On this second example, not just terraform will stop executing, it also will taint the “local-exec” resource, so on the next run you don’t need to recreate the infra, just to re run the ansible against your created infra.

Hi @madipietro,

It looks like you already saw that in order for Terraform to consider a local-exec provisioner as “failed” the overall command you run needs to exit with a non-successful status, which you’ve achieved here by chaining the steps together with && so that the first failure will abort the chain.

In a situation where the creation of an object (which includes running provisioners) fails partway through, Terraform can’t tell how far the process got and so as you’ve seen it will plan to destroy the object and create a new one in order to start the process again. Terraform represents the need to do that using the “tainted” status.

If you want Terraform to consider running that command as a separate operation than creating the object the provisioner is embedded within, I think that will mean moving the provisioner out into a separate resource block which can then fail independently of the first one.
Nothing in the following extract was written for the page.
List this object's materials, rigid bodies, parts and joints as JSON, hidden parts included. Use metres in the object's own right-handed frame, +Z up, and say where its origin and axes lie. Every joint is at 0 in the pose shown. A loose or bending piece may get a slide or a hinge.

The hashicorp/null provider has a special resource type null_resource which is intentionally designed to do nothing at all so that you can associate provisioner blocks with it for actions that must happen independently of any “real” resources:

resource "example_virtual_machine" "example" {
  # (configuration of your VM, just as a
  # placeholder because you didn't share that
  # part of your configuration.)
}

resource "null_resource" "example" {
  triggers = {
    # This resource will be re-created, and thus
    # the provisioner re-run, each time the
    # VM's IP address changes. Adjust this to
    # whatever is a suitable attribute to represent
    # the VM being replaced.
    instance_ip_addr = example_virtual_machine.example.private_ip
  }

  provisioner “local-exec” {
    command = format(“git clone %s /tmp/%s && cd /tmp/%s && git checkout %s && ansible-playbook %s.yml --extra-vars ‘%s ip=%s’ && rm -rf /tmp/%s”, var.ansible.repo, local.repo_tmp_dir, local.repo_tmp_dir, var.ansible.branch, var.ansible.playbook, var.ansible_extra_vars, local.private_ip, local.repo_tmp_dir)
  }
}

With this structure, when the provisioner fails Terraform will record that null_resource.example failed, but it will already have considered example_virtual_machine.example to have succeeded. Therefore a subsequent terraform plan will only plan to “replace” null_resource.example (re-run the provisioner) and will leave example_virtual_machine.example unchanged.